With the financial stability provided by Microsoft, Softimage decided it was now time to get under the hood and fix all the issues that had plagued the application.  The modeler was infamous for being very buggy resulting in many data corruptions, crashes, and lost work.  It was the Achilles heel of the application. So for Creative Environment v2.65 they dove in and tried to fix the modeling core....but it didn't go as planned.  As one bug was fixed, new bugs would appear.  As those new bugs were fixed, other new bugs appeared.  It was a game of whack-a-mole.  The post mortem revealed that because of the application's ad-hoc development pattern, many workaround functions were written to patch specific problems.  But as the original problem was fixed, it inadvertently broke the workaround function, and that rippled out to the surface of the application creating all the grief.  Eventually the ripple effect got so big that customers could no longer work and many service packs had to be issued to get things under control again.  It nearly sank the company.  Service packs were versioned with letters, not numbers.  It wasn't resolved until v2.65J many months later.  This was back in the day when the software was issued on 4mm DAT tapes, not CDs.  This adventure was fresh on the mind and likely the motivation to announce project Sumatra in 1995, which would later be released as XSI in May 2000.

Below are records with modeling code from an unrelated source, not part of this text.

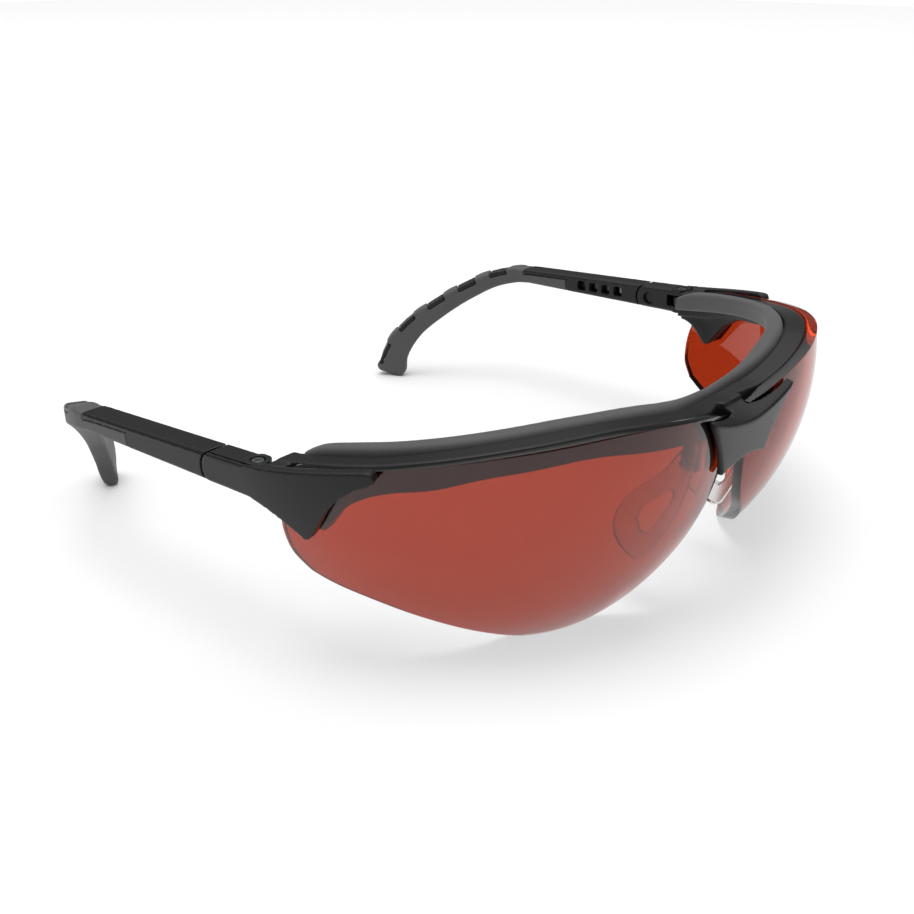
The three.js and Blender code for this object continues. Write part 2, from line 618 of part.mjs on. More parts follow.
addPiece(glasses, 'front_frame', makeFrontFrame(), BLACK);
const halfPad = geometryOf(makeBrowPad());
addPiece(glasses, 'brow_pad', solid(halfPad).add(solid(mirrored(halfPad))), SOFT_GREY);
addPiece(glasses, 'nose_mount', makeNoseMount(), BLACK);

const lens = makeLens();
const nosePad = mergeVertices(makeNosePad());
const temple = [
    ['hinge_block', makeHingeBlock(), BLACK],
    ['hinge_screw', makeHingeScrew(), STEEL],
    ['hinge_nut', makeHingeNut(), BRASS],
    ['tilt_pin', makeTiltPin(), BLACK],
    ['tilt_rail', makeTiltRail(), BLACK],
    ['click_spring', makeClickSpring(), STEEL],
    ['temple_arm', makeTempleArm(), BLACK],
    ['ear_tip', makeEarTip(), SOFT_GREY],
];

for (const [word, side] of [['left', 1], ['right', -1]]) {
    addPiece(glasses, `lens_${word}`, lens, FILTER, side);

    const padPlace = new THREE.Group();
    padPlace.position.set(side * NOSE_PAD_X, NOSE_PIN.y, NOSE_PIN.z);
    padPlace.rotation.y = -side * NOSE_PAD_SPLAY * DEG;
    addPiece(padPlace, `nose_pad_${word}`, nosePad, CLEAR_SOFT, side);
    glasses.add(padPlace);
    const reach = NOSE_PAD_X - NOSE_ARM_X;
    addPiece(padPlace, `nose_pad_pin_${word}`, rodX(NOSE_PIN_RADIUS, 0, 0, -reach - 0.7, 1.2, 16), STEEL, side);

    const place = new THREE.Group();
    place.position.set(side * TEMPLE_X, 0, TEMPLE_Z);
    place.rotation.x = -TEMPLE_DROP * DEG;
    for (const [name, body, material] of temple) {
        addPiece(place, `${name}_${word}`, body, material, side);
    }
    glasses.add(place);
}

const bounds = new THREE.Box3().setFromObject(glasses);
glasses.position.y = -(bounds.min.y + bounds.max.y) / 2;

export default glasses;
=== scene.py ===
"""Looks of the safety glasses: fine moulded surfaces, tinted lenses, soft rubber and a plain white studio.

Lengths are in millimetres in the part's own drawing axes: the hinge line is at y = 0. Pieces are drawn for
the wearer's left (+X) and mirrored. MM turns them into the frame's metres.
"""
from math import asin, cos, pi, radians, sin, sqrt

import bmesh
import bpy
import numpy as np
from mathutils import Matrix, Vector


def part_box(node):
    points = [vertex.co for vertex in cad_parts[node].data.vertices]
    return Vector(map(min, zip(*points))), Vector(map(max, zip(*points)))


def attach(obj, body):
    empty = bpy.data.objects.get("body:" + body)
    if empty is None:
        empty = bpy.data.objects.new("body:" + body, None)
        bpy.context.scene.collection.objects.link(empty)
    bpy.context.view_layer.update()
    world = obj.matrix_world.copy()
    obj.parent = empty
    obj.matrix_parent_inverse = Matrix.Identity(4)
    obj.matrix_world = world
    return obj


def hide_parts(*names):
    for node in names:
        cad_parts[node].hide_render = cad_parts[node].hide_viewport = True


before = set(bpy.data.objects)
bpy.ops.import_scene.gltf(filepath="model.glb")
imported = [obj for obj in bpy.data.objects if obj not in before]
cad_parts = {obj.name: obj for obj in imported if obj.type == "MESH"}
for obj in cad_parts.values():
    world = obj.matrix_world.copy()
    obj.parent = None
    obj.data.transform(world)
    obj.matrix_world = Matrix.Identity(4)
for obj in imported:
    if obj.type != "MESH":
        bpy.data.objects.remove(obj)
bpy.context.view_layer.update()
MM = 0.001

# ---- Driving dimensions ----

LENS_CENTRE = Vector((17.1, 0.9, 36.1))
LENS_RADII = Vector((52.9, 55.7, 53.8))
LENS_THICK = 2.0
SLOT_FRONT = 0.25
SLOT_BACK = -2.25
WING_THICK = 2.35
GUSSET_BACK = -4.9
BAR_BACK = -6.5
PAD_FRONT = -6.85
PAD_BACK = -10.2
MIDDLE_HALF = 12.0

TEMPLE_X = 69.8
TEMPLE_Z = 33.3
TEMPLE_DROP = radians(2.4)
ARM_HALF_WIDTH = 2.8
PIN_W = -0.5
PIN_HOLE = 0.95
EAR_SPACE = 2.65
HINGE_HALF = 3.0
HINGE_FRONT = -6.2
KNUCKLE_HALF = 1.15
KNUCKLE_RADIUS = 2
SKIN_INNER = 2.1
TILT_T = 8.2
TILT_N = -0.25
TILT_RADIUS = 3.5
ARM_FRONT_HALF = 2.95
ARM_REAR_HALF = 1.85
RUBBER_START = 34.25
STRIP_END = 48.65
STRIP_THICK = 1.35
LAND_DEPTH = 1.15
BEND_START = 47.0
WINDOW_START = 0.13
WINDOW_PITCH = 0.165
WINDOW_LENGTH = 0.087

BRIDGE_HALF = 14.6
SPIKE_X = 8.0
SPIKE_Z = 27.9
BRIDGE_FACE = -56.4
BRIDGE_LEAN = 0.14
BRIDGE_MIDDLE = 4.5
MIDDLE_BACK = -49.6
SIDE_BACK = -53.4
BAR_ROOF = 39.9
BAR_FLOOR = 35.2

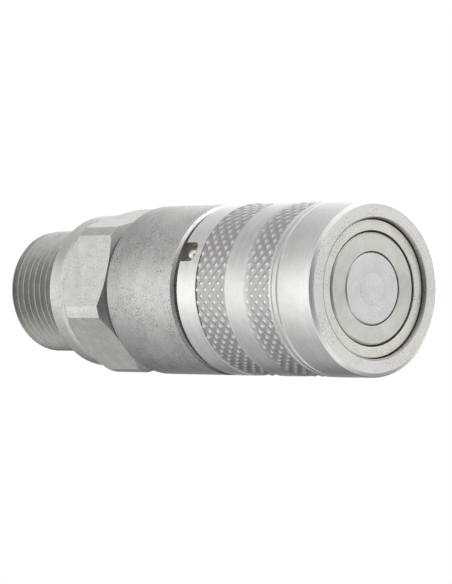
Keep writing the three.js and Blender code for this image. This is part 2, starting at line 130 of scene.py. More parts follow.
# Inner pieces.
CLOSED_COIL_PITCH = 2.15
SPRING_TURNS = 5.5
SPIDER_BORE_R = 3.2
SPIDER_HOLES = 6
SPIDER_HOLE_R = 2.3
SPIDER_HOLE_CIRCLE_R = 7.7
NUT_ACROSS_FLATS = 8
NUT_CHAMFER = 0.4
NUT_FACE_R = 4.0
STOP_RING_BORE_R = 14.1
STOP_RING_GAP = 4
FLAT_RING_BORE_R = {"nose_backup_ring": 12.6, "adapter_backup_ring": 12.6, "sleeve_spring_washer": 15.1}


# ---------------------------------------------------------------- mesh helpers

def span(node):
    """A node's lowest and highest x, and its radius, in millimetres."""
    low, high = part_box(node)
    return low.x / MM, high.x / MM, max(high.y, -low.y, high.z, -low.z) / MM


def centre(node):
    """The middle of a node's box, in millimetres."""
    low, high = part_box(node)
    return (low + high) / 2 / MM


def new_piece(name, verts, faces):
    """A new mesh object from corners in millimetres."""
    mesh = bpy.data.meshes.new(name)
    mesh.from_pydata([tuple(c * MM for c in v) for v in verts], [], faces)
    mesh.update()
    piece = bpy.data.objects.new(name, mesh)
    bpy.context.scene.collection.objects.link(piece)
    return piece


def outward(piece):
    """Turns every face of a closed piece outwards."""
    bm = bmesh.new()
    bm.from_mesh(piece.data)
    bmesh.ops.recalc_face_normals(bm, faces=bm.faces)
    if bm.calc_volume(signed=True) < 0:
        bmesh.ops.reverse_faces(bm, faces=bm.faces)
    bm.to_mesh(piece.data)
    bm.free()
    return piece


def fillet(section, radius=0.12, steps=3):
    """Rounds each corner of a closed section. A point may carry its own radius as a third value."""
    count = len(section)
    out = []
    for i in range(count):
        corner = np.array(section[i][:2], float)
        wanted = section[i][2] if len(section[i]) > 2 else radius
        before = np.array(section[i - 1][:2], float) - corner
        after = np.array(section[(i + 1) % count][:2], float) - corner
        len_before, len_after = np.linalg.norm(before), np.linalg.norm(after)
        before, after = before / len_before, after / len_after
        angle = math.acos(np.clip(before @ after, -1, 1))
        if wanted <= 0 or corner[1] <= 0 or angle > math.radians(176):
            out.append(tuple(corner))
            continue
        reach = min(wanted / math.tan(angle / 2), 0.45 * len_before, 0.45 * len_after)
        start, end = corner + before * reach, corner + after * reach
        for k in range(steps + 1):
            t = k / steps
            bend = (1 - t) ** 2 * start + 2 * t * (1 - t) * corner + t ** 2 * end
            out.append(tuple(bend))
    return out


def lathe(name, section, facets=FINE_FACETS, radius=0.12):
    """Revolves a closed section of (x, radius) corners about the X axis."""
    rows = fillet(section, radius)
    open_ended = rows[0][1] <= 0 and rows[-1][1] <= 0
    verts, ring_of = [], []
    for x, r in rows:
        if r <= 0:
            ring_of.append([len(verts)] * facets)
            verts.append((x, 0, 0))
            continue
        ring_of.append(list(range(len(verts), len(verts) + facets)))
        for j in range(facets):
            a = 2 * math.pi * j / facets
            verts.append((x, r * math.cos(a), r * math.sin(a)))
    faces = []
    pairs = list(zip(ring_of, ring_of[1:] + ring_of[:1]))
    if open_ended:
        pairs.pop()
    for one, two in pairs:
        for j in range(facets):
            n = (j + 1) % facets
            corners = [one[j], one[n], two[n], two[j]]
            faces.append(tuple(dict.fromkeys(corners)))
    return outward(new_piece(name, verts, faces))


def cut(piece, tool, operation="DIFFERENCE"):
    """Joins or cuts with another closed mesh, which is then removed."""
    step = piece.modifiers.new("cut", "BOOLEAN")
    step.object = tool
    step.operation = operation
    step.solver = "MANIFOLD"
    bpy.context.view_layer.update()
    depsgraph = bpy.context.evaluated_depsgraph_get()
    made = bpy.data.meshes.new_from_object(piece.evaluated_get(depsgraph), depsgraph=depsgraph)
    piece.modifiers.clear()
    piece.data = made
    bpy.data.objects.remove(tool)
    return piece


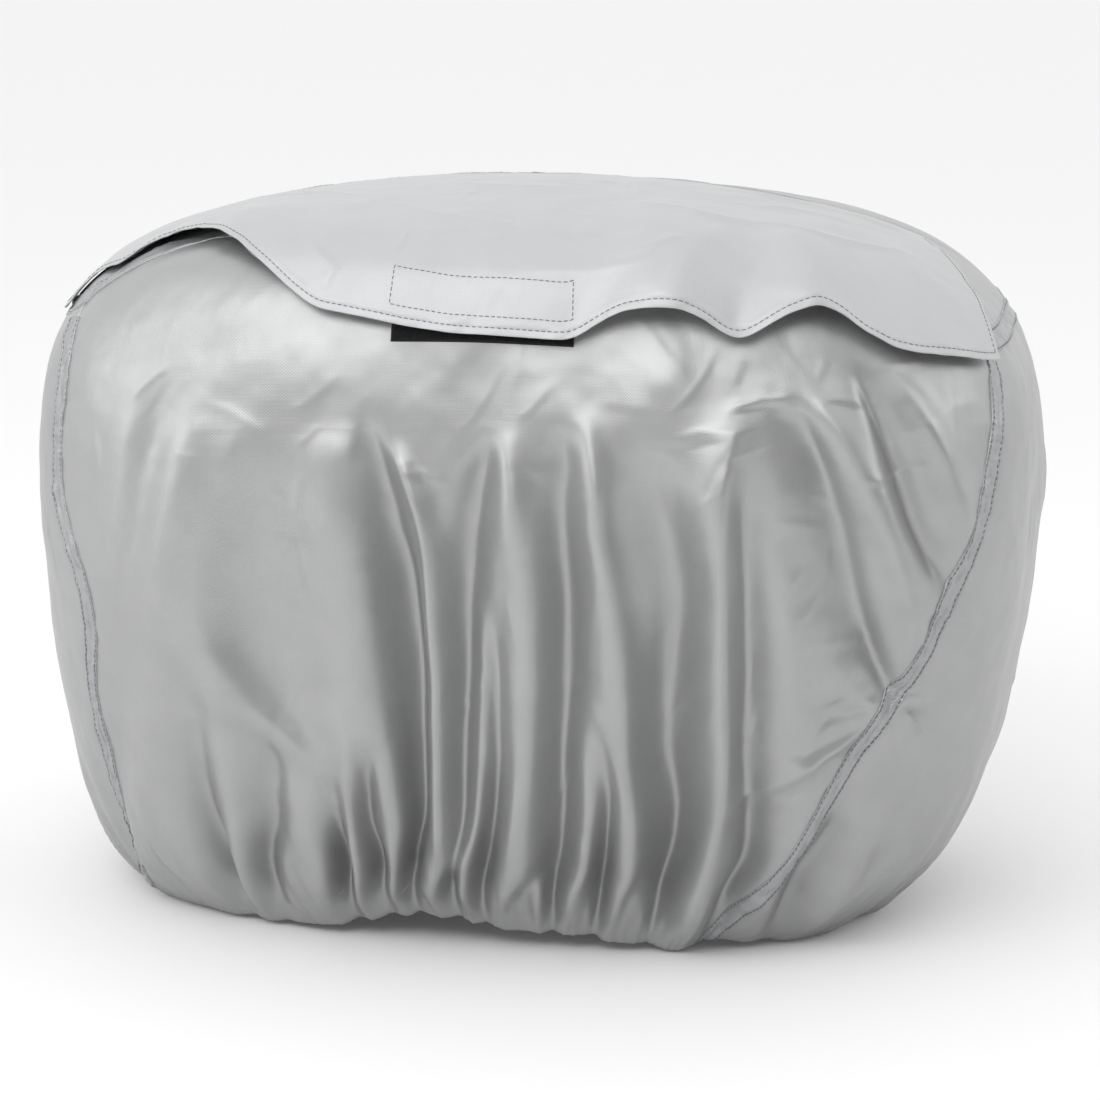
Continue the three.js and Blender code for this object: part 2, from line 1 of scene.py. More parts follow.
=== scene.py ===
# The looks of the fabric cover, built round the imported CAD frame. Millimetres inside, metres in the meshes.
import bpy
import json
import math
import numpy as np
from mathutils import Vector, Matrix
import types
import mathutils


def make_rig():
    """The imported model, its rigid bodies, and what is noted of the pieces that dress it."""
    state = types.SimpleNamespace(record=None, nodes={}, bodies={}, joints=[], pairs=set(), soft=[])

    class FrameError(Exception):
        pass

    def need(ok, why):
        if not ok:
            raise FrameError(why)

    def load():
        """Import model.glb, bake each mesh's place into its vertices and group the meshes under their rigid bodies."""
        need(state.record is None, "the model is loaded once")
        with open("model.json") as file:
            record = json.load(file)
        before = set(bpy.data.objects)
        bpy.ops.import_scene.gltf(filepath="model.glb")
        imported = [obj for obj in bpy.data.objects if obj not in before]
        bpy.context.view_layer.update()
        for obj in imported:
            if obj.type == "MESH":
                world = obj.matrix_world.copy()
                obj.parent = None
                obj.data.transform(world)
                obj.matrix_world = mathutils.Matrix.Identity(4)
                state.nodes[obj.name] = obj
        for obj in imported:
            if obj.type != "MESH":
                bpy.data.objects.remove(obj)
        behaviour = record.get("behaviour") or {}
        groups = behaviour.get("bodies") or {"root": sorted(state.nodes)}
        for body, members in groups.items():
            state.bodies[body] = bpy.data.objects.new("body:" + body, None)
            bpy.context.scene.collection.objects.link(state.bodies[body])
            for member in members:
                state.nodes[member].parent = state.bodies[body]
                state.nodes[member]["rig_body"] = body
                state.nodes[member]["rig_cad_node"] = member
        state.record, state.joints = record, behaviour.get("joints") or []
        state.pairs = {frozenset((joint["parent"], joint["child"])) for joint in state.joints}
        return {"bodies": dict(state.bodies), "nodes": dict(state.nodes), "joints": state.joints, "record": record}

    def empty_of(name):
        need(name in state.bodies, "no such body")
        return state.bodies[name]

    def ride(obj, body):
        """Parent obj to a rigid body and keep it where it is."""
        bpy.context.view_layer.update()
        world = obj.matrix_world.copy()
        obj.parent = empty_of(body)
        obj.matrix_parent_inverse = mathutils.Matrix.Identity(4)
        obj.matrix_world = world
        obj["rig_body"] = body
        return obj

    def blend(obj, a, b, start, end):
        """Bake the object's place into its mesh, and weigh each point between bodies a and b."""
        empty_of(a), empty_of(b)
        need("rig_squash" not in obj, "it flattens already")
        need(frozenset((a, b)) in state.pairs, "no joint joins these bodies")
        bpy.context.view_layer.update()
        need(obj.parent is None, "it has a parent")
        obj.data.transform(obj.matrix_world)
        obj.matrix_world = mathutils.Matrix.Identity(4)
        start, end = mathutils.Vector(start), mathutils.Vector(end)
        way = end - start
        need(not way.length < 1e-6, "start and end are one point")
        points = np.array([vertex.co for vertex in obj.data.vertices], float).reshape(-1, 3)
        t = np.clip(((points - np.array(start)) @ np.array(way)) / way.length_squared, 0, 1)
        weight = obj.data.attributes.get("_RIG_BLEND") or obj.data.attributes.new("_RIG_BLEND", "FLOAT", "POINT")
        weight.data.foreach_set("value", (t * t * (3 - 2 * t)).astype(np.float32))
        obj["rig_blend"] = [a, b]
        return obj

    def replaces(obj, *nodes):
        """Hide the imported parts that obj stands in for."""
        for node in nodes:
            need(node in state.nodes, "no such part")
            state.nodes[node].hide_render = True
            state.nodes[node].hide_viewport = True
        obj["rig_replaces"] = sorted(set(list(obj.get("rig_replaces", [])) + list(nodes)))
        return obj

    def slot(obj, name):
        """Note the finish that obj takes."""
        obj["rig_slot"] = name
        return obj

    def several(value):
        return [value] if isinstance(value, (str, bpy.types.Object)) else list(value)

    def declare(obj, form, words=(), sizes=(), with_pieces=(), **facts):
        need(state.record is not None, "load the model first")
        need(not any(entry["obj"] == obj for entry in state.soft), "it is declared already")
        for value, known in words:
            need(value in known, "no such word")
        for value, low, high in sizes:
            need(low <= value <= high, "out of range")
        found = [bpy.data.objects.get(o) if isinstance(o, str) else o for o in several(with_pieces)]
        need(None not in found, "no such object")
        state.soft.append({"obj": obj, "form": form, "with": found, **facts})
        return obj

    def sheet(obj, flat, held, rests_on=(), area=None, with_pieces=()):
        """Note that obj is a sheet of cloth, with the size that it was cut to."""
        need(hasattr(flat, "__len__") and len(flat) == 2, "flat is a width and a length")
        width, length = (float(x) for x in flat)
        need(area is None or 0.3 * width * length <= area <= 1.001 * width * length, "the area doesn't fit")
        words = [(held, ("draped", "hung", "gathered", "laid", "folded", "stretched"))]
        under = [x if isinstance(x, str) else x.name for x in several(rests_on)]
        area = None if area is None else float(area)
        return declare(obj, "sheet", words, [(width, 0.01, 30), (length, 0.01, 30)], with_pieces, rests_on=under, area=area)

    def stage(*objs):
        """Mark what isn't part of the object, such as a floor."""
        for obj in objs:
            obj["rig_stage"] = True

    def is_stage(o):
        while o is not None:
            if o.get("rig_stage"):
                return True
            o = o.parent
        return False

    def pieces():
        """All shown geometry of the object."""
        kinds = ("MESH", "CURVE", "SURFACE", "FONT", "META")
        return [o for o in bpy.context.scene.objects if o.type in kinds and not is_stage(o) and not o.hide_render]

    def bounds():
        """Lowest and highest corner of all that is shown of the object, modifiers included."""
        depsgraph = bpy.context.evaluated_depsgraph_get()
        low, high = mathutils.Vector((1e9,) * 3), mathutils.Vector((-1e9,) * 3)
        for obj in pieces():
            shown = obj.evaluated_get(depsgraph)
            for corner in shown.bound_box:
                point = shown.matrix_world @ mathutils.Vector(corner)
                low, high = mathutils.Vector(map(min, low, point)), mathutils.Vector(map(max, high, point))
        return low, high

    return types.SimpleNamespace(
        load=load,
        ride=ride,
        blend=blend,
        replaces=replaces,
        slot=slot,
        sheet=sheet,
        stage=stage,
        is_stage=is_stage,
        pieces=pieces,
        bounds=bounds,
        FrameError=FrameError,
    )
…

For XSI v6.0, I do not know the specifics that lead to the debacle, but the version I heard was something like this:

After every financial quarter, publicly traded companies usually conduct a teleconference call so shareholders can ask questions of management about performance of the company, future outlook, etc..  Avid Technology, then Softimage's parent company, had just undergone a shakedown in management.  The interim president and staff were on their first shareholder phone call in October/November 2006.  During the Q+A part of the call, a shareholder asked about Softimage, such as when the next release was scheduled as it had been a while since the previous version (v5.11) went out the door.  The response from Avid was that v6.0 would ship by the end of the year (i.e. in less than 60 days).  With the release of XSI v5.11, Softimage had finally reached a point where they could exhale after spending the previous 5 years clawing their way back into relevancy as a result of getting to market 2 years late behind Maya.  During that clawback period, some shortcuts had to be taken in developing/implementing certain features in order to maintain schedule.  For example, using mental ray's library for raycast selection in the viewports (or so I'm told).  Softimage decided it was time to tear XSI down to the studs and clean up the code in preparation for the next big push.  It was expected to be a big undertaking requiring at least a year to complete.  Well, when the Avid president spoke on the teleconference call, it put Softimage on the clock unexpectedly and they were legally bound to deliver on that promise.  At that particular point in time, XSI was completely disassembled like an automobile at a chop shop.  Softimage had a matter of weeks to put humpty dumpty together again and ship it as XSI v6.0 including new features.  Failing to do so would put them in very hot water with the SEC for violating disclosure laws with regards to things that affect their stock on the exchanges as it could be construed as insider trading or similar.  In order to satisfy the directive, Softimage couldn't just re-package 5.11 and push it out the door.   They had to incorporate enough new code that it was justified as a new release.  When you try to put a year of development into a 5 week window, there's bound to be a lot of things that don't work.  That's why XSI v6.x was such a disaster and why there were so many service packs released that year....and why some of the issues from that release still persist in the application to this day.

So to answer the question - to get rid of COM/OLE would require the entire application core be rewritten from scratch.  While possible, it's a very big undertaking with a lot of risks.  It's usually quicker and easier to write a new application from scratch implementing the desired changes as it allows you to run full speed ahead focusing on your goals instead of looking over your shoulder making sure you dotted your i's and crossed your t's at every step and being penalized with every mistake.